La ristorazione sprofonda di nuovo nell’abisso. Con la cancellazione della zona gialla, bar e ristoranti in tutta Italia – fatta eccezione per la Sardegna – chiudono fino a data da destinarsi.
E’ l’ennesimo colpo infierito ad un comparto in ginocchio, che probabilmente non riuscirà più a rialzarsi. E il paragone con i paesi dove la vaccinazione procede a ritmo spedito è schiacciante: mentre da noi le serrande si abbassano di nuovo, negli Stati Uniti ci si prepara alla riapertura definitiva con una riduzione della capacità del 25%.

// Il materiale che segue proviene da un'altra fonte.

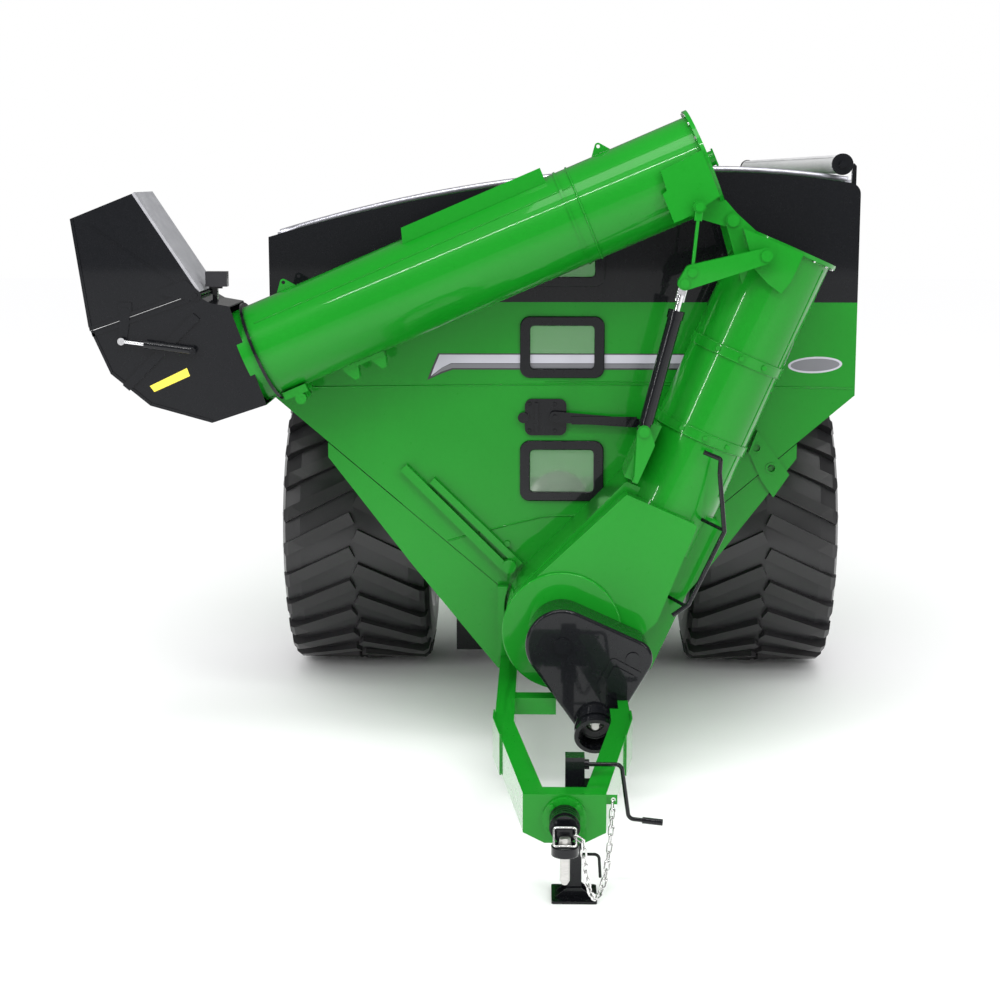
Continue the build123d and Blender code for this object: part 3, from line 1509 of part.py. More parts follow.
# ---- spout: a fixed elbow and a hood that tilts on it ----
spout_half = 272.0
spout_wall = 6.0
spout_pivot = Vector(-2190, 0, up(2990))
elbow_outline = [
    (-1990, up(2925)),
    (-2105, up(2945)),
    (-2196, up(2998)),
    (-2822, up(2775)),
    (-2712, up(2520)),
    (-2479, up(2329)),
    (-2108, up(2226)),
    (-1778, up(2336)),
]
hood_outline = [
    (-2174, up(3010)),
    (-2552, up(3588)),
    (-2925, up(3440)),
    (-2830, up(2776)),
]


elbow_base = Vector(-2214, 0, up(2665))
hood_lug = Vector(-2632, 0, up(2719))
light_mount = Vector(-2085, tube_y - 60, up(3060))


def duct(outline, opening_edges):
    """A flat-sided duct: each edge of the outline is a wall, unless it is named as open."""
    count = len(outline)
    lines = []
    for i in range(count):
        start = Vector(*outline[i])
        run = (Vector(*outline[(i + 1) % count]) - start).normalized()
        inward = Vector(run.Y, -run.X) * turn_side(outline)
        step = -20 if i in opening_edges else spout_wall
        lines.append((start + inward * step, run))
    inner = []
    for i in range(count):
        (p, u), (q, v) = lines[i - 1], lines[i]
        cross = u.X * v.Y - u.Y * v.X
        share = ((q.X - p.X) * v.Y - (q.Y - p.Y) * v.X) / cross
        inner.append((p.X + u.X * share, p.Y + u.Y * share))
    prism(outline, across(tube_y + spout_half), 2 * spout_half)
    with BuildSketch(across(tube_y + spout_half - spout_wall)) as space:
        with BuildLine():
            Polyline(*inner, close=True)
        make_face()
    extrude(space.sketch, amount=2 * (spout_half - spout_wall), mode=Mode.SUBTRACT)


def turn_side(outline):
    """1 if the outline runs clockwise, -1 if it runs the other way."""
    area = 0.0
    for (ax, ay), (bx, by) in zip(outline, outline[1:] + outline[:1]):
        area += ax * by - bx * ay
    return -1 if area > 0 else 1


with BuildPart() as spout_elbow:
    duct(elbow_outline, (2, 7))
    bore_out(tuple(upper_face), outward, upper_length + 1, tube_radius + 0.3)
    disc(spout_pivot.X, spout_pivot.Z, tube_y + spout_half + 16, 14, 2 * spout_half + 32)
    disc(elbow_base.X, elbow_base.Z, tube_y - spout_half + 3, 30, 16)
    disc(elbow_base.X, elbow_base.Z, tube_y - spout_half + 3, 12, 65)
    rib = [(-2640, up(2455)), (-2600, up(2420)), (-2165, up(2850)), (-2205, up(2885))]
    prism(rib, across(tube_y - spout_half + 3), 17)
    box_at((-2120, tube_y - 80, up(2942)), (-2090, tube_y - 40, up(3050)))
    box_at((-2140, tube_y - 80, up(3020)), (-2060, tube_y - 66, up(3110)))
    disc(light_mount.X, light_mount.Z + 20, tube_y - 40, 9, 90)

with BuildPart() as elbow_collar:
    start = upper_end + outward * (upper_length - 95)
    pipe(tuple(start), outward, 18, tube_radius + 26, tube_radius + 0.1)

with BuildPart() as spout_hood:
    duct(hood_outline, (0, 1, 3))
    for y in (tube_y + spout_half + spout_wall + 1, tube_y - spout_half - 1):
        with BuildSketch(across(y)) as cheek:
            with Locations((spout_pivot.X, spout_pivot.Z)):
                Circle(34)
            with Locations((spout_pivot.X - 60, spout_pivot.Z + 70)):
                Circle(20)
            with Locations((spout_pivot.X - 200, spout_pivot.Z + 20)):
                Circle(20)
            make_hull()
        extrude(cheek.sketch, amount=spout_wall)
    for y in (tube_y + spout_half + 2, tube_y - spout_half + 1):
        disc(spout_pivot.X - 60, spout_pivot.Z + 70, y, 14, 3)
    disc(spout_pivot.X, spout_pivot.Z, 4000, 14 + running, 4000, Mode.SUBTRACT)
    y = tube_y - spout_half - 1
    with BuildSketch(across(y)) as arm:
        with Locations((hood_lug.X, hood_lug.Z)):
            Circle(26)
        with Locations((hood_lug.X + 20, hood_lug.Z + 170)):
            Circle(30)
        make_hull()
    extrude(arm.sketch, amount=spout_wall + 2)
    box_at((hood_lug.X - 20, y - 6, hood_lug.Z + 170), (hood_lug.X + 60, y + 3, hood_lug.Z + 230))
    disc(hood_lug.X, hood_lug.Z, y, 12, 28)
finish(spout_hood.part, "spout_hood")

with BuildPart() as hood_liner:
    a, b = (Vector(x, 0, z) for x, z in hood_outline[:2])
    run = (b - a).normalized()
    side = Vector(run.Z, 0, -run.X)
    outline = [a - run * 4, b, b + side * 16, a + side * 16 - run * 4]
    low_y = tube_y + spout_half
    prism([(p.X, p.Z) for p in outline], across(low_y), 2 * spout_half)
finish(hood_liner.part, "hood_liner")

spout_cyl_y = tube_y - spout_half - 42
spout_run = (hood_lug - elbow_base).normalized()
spout_length = (hood_lug - elbow_base).length
with BuildPart() as spout_barrel:
    start = Vector(elbow_base.X, spout_cyl_y, elbow_base.Z)
    disc(start.X, start.Z, spout_cyl_y + 14, 24, 28)
    tube_along(tuple(start), tuple(start + spout_run * 285), 24)
    disc(start.X, start.Z, spout_cyl_y + 30, 12 + running, 60, Mode.SUBTRACT)
    tube_along(tuple(start + spout_run * 60), tuple(start + spout_run * 290), 11 + running, Mode.SUBTRACT)
finish(spout_barrel.part, "spout_barrel")

with BuildPart() as spout_rod:
    start = Vector(elbow_base.X, spout_cyl_y, elbow_base.Z)
    end = Vector(hood_lug.X, spout_cyl_y, hood_lug.Z)
    tube_along(tuple(start + spout_run * 140), tuple(end), 11)
    disc(end.X, end.Z, spout_cyl_y + 12, 22, 24)
finish(spout_rod.part, "spout_rod")

finish(together(spout_elbow.part, elbow_collar.part), "spout_elbow")

with BuildPart() as work_light:
    centre_z = light_mount.Z + 20
    box_at((-2150, tube_y - 150, centre_z - 45), (-2020, tube_y - 81, centre_z + 45))
    disc(light_mount.X, centre_z, tube_y, 9 + running, 140, Mode.SUBTRACT)
finish(work_light.part, "work_light")

# ---- drive ----
case_rear_y = housing_front_y + 14
cover_rear_y = cover_front_y + cover_depth
with BuildPart() as drive_case:
    lobes(drive_outline(16), across(case_rear_y), case_rear_y - cover_rear_y)
    lobes(drive_outline(26), across(case_rear_y - 10), case_rear_y - cover_rear_y, Mode.SUBTRACT)
    disc(0, up(auger_height), case_rear_y, shaft_radius + running, 20, Mode.SUBTRACT)

with BuildPart() as drive_cover:
    lobes(drive_outline(0), across(cover_rear_y), cover_depth)
    fillet(faces().sort_by(Axis.Y)[0].edges(), 20)
    lobes(drive_outline(12), across(cover_rear_y), cover_depth - 12, Mode.SUBTRACT)
    disc(0, up(auger_height), cover_front_y, 50, 14)
    disc(idler_x, up(idler_height), cover_front_y, 42, 14)
    tilted = Plane(origin=(335, cover_front_y, up(770)), x_dir=(cos(radians(28)), 0, -sin(radians(28))), z_dir=(0, -1, 0))
    with BuildSketch(tilted) as hatch:
        RectangleRounded(210, 210, 26)
    extrude(hatch.sketch, amount=12)
    with BuildSketch(tilted.offset(12)) as hatch:
        RectangleRounded(140, 140, 20)
    extrude(hatch.sketch, amount=14)
    disc(input_x, up(input_height), cover_front_y + cover_depth, 60, 200, Mode.SUBTRACT)
finish(drive_cover.part, "drive_cover")

shield_tilt = 22.0
shield_axis = Vector(0, -cos(radians(shield_tilt)), -sin(radians(shield_tilt)))
shield_start = Vector(input_x, cover_front_y + 6, up(input_height + 6))
with BuildPart() as input_shield:
    pipe(tuple(shield_start), shield_axis, 150, 112, 100)
    pipe(tuple(shield_start + shield_axis * 132), shield_axis, 22, 124, 100)
    pipe(tuple(shield_start + shield_axis * 60), shield_axis, 20, 122, 100)
    box_at((0, cover_front_y, up(200)), (500, cover_front_y + 300, up(900)), Mode.SUBTRACT)
finish(input_shield.part, "input_shield")

shaft_mid_y = (case_rear_y + cover_rear_y) / 2
with BuildPart() as input_shaft:
    boss_end_y = cover_front_y + 10
    disc(input_x, up(input_height), case_rear_y - 10.3, input_shaft_radius + 12, case_rear_y - 10.3 - boss_end_y)
    disc(input_x, up(input_height), boss_end_y, input_shaft_radius, input_shaft_end)
    disc(input_x, up(input_height), shaft_mid_y + 20, 72, 40)
finish(input_shaft.part, "input_shaft")

with BuildPart() as horizontal_auger:
    start = (0, housing_front_y + 70, up(auger_height))
    add(auger(start, (0, 1, 0), slope_foot_y - housing_front_y - 130, 520, flight_radius, 290, 100))
    disc(0, up(auger_height), shaft_mid_y + 20, 160, 40)
    disc(0, up(auger_height), shaft_mid_y + 26, 90, 52)
finish(horizontal_auger.part, "horizontal_auger")

with BuildPart() as idler:
    disc(idler_x, up(idler_height), shaft_mid_y + 20, 60, 40)
    disc(idler_x, up(idler_height), shaft_mid_y + 60, 18 + running, 120, Mode.SUBTRACT)
finish(idler.part, "chain_idler")

with BuildPart() as idler_post:
    disc(idler_x, up(idler_height), case_rear_y - 10, 18, case_rear_y - 10 - cover_front_y - 14)
finish(together(drive_case.part, idler_post.part), "drive_case")



def loop_outline(extra):
    """The chain's belt round the three sprockets."""
    return [
        (0, up(auger_height), 160 + extra),
        (idler_x, up(idler_height), 60 + extra),
        (input_x, up(input_height), 72 + extra),
    ]


with BuildPart() as drive_chain:
    lobes(loop_outline(12), across(shaft_mid_y + 15), 30)
    lobes(loop_outline(0.4), across(shaft_mid_y + 15), 30, Mode.SUBTRACT)
finish(drive_chain.part, "drive_chain")

# ---- fittings on the tank front ----
arm_pivot = Vector(-45, 0, up(2196))
with BuildPart() as front_bracket:
    with BuildSketch(across(tank_front_y)):
        with Locations((-103, up(2190))):
            RectangleRounded(262, 232, 44)
    extrude(amount=22)
    disc(-244, up(2188), tank_front_y, 34, 44)
    disc(arm_pivot.X, arm_pivot.Z, tank_front_y - 22, 32, 14)
    disc(arm_pivot.X, arm_pivot.Z, tank_front_y - 36, 14, 44)
    box_at((-172, tank_front_y - 40, up(2090)), (-150, tank_front_y - 22, up(2282)))
finish(front_bracket.part, "front_bracket")

with BuildPart() as bracket_arm:
    y = tank_front_y - 36 - side_gap
    with BuildSketch(across(y)) as arm:
        with Locations((arm_pivot.X, arm_pivot.Z)):
            Circle(34)
        with Locations((480, up(2158))):
            Circle(28)
        make_hull()
    extrude(arm.sketch, amount=24)
    box_at((60, y - 34, up(2150)), (470, y - 24, up(2200)))
    disc(arm_pivot.X, arm_pivot.Z, y, 14 + running, 60, Mode.SUBTRACT)
finish(bracket_arm.part, "bracket_arm")

brace_depth = 50.0
with BuildPart() as front_braces:
    for high_x, high_z, low_x, low_z, width in ((-1003, 1868, -314, 1179, 56), (-822, 1786, -262, 1240, 44)):
        high = Vector(high_x, 0, up(high_z))
        low = Vector(low_x, 0, up(low_z))
        run = (low - high).normalized()
        side = Vector(-run.Z, 0, run.X) * (width / 2)
        outline = [high + side, low + side, low - side, high - side]
        prism([(p.X, p.Z) for p in outline], across(tank_front_y), brace_depth)
    disc(-330, up(1238), tank_front_y, 44, 90)
    disc(-345, up(1372), tank_front_y, 20, 22)

with BuildPart() as hanger_bracket:
    outline = [(1238, up(2100)), (1440, up(1826)), (1342, up(1680)), (1262, up(1790)), (1185, up(1960))]
    prism(outline, across(tank_front_y), 14)
    outline = [(1185, up(1960)), (1238, up(2100)), (1226, up(2110)), (1172, up(1970))]
    prism(outline, across(tank_front_y), 70)
    for x, z in ((1228, 1998), (1325, 1868)):
        disc(x, up(z), tank_front_y, 36, 20)
        disc(x, up(z), tank_front_y, 24, 20, Mode.SUBTRACT)

hose_rod_y = 2420.0
with BuildPart() as hose_rod:
    bent_bar(
        [
            (838, hose_rod_y, up(2072)),
            (940, hose_rod_y, up(2030)),
            (936, hose_rod_y, up(1944)),
            (970, hose_rod_y, up(1590)),
            (762, hose_rod_y, up(1142)),
            (668, hose_rod_y, up(1075)),
        ],
        18,
        14,
    )
    for x, z in ((964, 1600), (752, 1130)):
        spot = Vector(x, hose_rod_y, up(z))
        tube_along(tuple(spot), (x - 130, hose_rod_y + 170, up(z) + 40), 11)
    bore_out(tuple(lower_face), down, lower_length, tube_radius + 0.3)
    lobes(housing_body(0), across(tank_front_y), tank_front_y - housing_step_y, Mode.SUBTRACT)
    lobes(housing_face(0), across(housing_step_y), housing_step_y - housing_front_y - 40, Mode.SUBTRACT)
finish(hose_rod.part, "hose_rod")

finish(together(front_braces.part, hanger_bracket.part), "front_fittings")
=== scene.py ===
import json
import math
import random

import bmesh
import bpy
from mathutils import Matrix, Vector


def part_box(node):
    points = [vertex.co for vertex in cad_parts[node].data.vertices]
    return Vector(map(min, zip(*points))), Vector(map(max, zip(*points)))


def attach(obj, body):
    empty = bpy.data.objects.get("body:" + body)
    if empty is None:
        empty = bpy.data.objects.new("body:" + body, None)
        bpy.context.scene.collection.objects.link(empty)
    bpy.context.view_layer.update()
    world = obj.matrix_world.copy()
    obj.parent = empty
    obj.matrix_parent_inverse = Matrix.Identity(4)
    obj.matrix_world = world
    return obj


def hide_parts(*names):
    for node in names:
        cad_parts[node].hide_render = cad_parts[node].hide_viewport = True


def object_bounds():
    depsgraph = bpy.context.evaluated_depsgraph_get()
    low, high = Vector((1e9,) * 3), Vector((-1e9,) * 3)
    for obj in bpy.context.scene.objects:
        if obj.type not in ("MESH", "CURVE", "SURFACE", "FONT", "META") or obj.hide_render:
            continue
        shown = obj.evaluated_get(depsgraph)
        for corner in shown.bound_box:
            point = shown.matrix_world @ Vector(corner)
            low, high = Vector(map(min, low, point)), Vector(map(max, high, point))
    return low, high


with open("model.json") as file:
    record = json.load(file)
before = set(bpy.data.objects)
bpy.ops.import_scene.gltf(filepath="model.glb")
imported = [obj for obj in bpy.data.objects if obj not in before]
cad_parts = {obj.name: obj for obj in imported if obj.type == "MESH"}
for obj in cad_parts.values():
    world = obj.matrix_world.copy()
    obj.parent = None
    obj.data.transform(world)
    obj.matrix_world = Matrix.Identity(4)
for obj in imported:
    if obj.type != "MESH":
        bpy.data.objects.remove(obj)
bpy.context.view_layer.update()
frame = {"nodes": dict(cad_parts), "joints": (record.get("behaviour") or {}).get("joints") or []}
nodes = frame["nodes"]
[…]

Del resto, le statistiche non lasciano nulla ad intendere: il 19,3% della popolazione americana ha ricevuto la prima dose di vaccino per il COVID-19, il 10,2% è completamente vaccinato; nel Regno Unito, invece, c’è un immenso gap tra chi ha fatto il primo giro e chi li ha fatti entrambi – 34,5% contro 2% – ma i risultati cominciano già a vedersi: i casi sono sotto quota 10.000 e Londra si prepara per l’uscita dal lockdown (fonte: Bloomberg). La situazione europea, se rapportata a quella dei paesi anglosassoni, è assolutamente sconfortante: Italia, Spagna, Francia, Grecia, perfino le virtuose Danimarca, Finlandia e Svezia, non arrivano alla soglia psicologica del 10% di prime dosi. La terza ondata infuria in tutto il continente, i lockdown vengono prolungati, nuove restrizioni sono introdotte in aree in passato considerate “virtuose”. Come riportato in un articolo del Corriere della Sera di pochi giorni fa, l’Unione Europea ha scelto anche questa volta la “via della correttezza procedurale”, e il risultato è che, a distanza di un anno dalla prima ondata, non riusciamo ancora ad intravedere la luce in fondo al tunnel.

In tutto questo, i ristoratori continuano ad essere il capro espiatorio, le vittime sacrificate sull’altare della pandemia. Il CTS ha ribadito più e più volte la ragione della scelta di serrare il canale Ho.Re.Ca: le persone, per andare al ristorante o al bar, devono spostarsi, e con loro si sposta il virus. Chiudere bar e ristoranti comporta una drastica riduzione della mobilità che ha come risultato una brusca frenata del contagio. Scelta logica, dunque, ma quanto costa piegare la curva? Si parla di una perdita di 40 milioni di euro a settimana nel solo Lazio e di 400 milioni in tutta Italia per il periodo di Pasqua. E non sono solo le attività di somministrazione ad essere penalizzate: basta dare un’occhiata agli ultimi dati di Coldiretti per farsi un’idea dell’impatto che le misure hanno avuto sulla filiera: 300 milioni di chili di carne bovina, 250 milioni di chili di pesce e frutti di mare e circa 200 milioni di bottiglie di vino non sono mai arrivati nell’ultimo anno sulle tavole dei locali, con decine di migliaia di agricoltori, allevatori, pescatori, viticoltori e casari che soffrono insieme ai ristoratori (fonte: Agricolae) Il 2021 doveva essere l’anno della ripartenza, ma troppe cose sono andate storte: il piano vaccinale non è decollato, le varianti sono dilagate. Ora come ora, possiamo solo sperare che questo sia l’ultimo sacrificio, e che Draghi faccia pressing sull’UE come ha promesso, perché è evidente che con il virus non si convive e che, pertanto, il futuro della nostra ristorazione – e dell’agroalimentare – è indissolubilmente legato alla vaccinazione.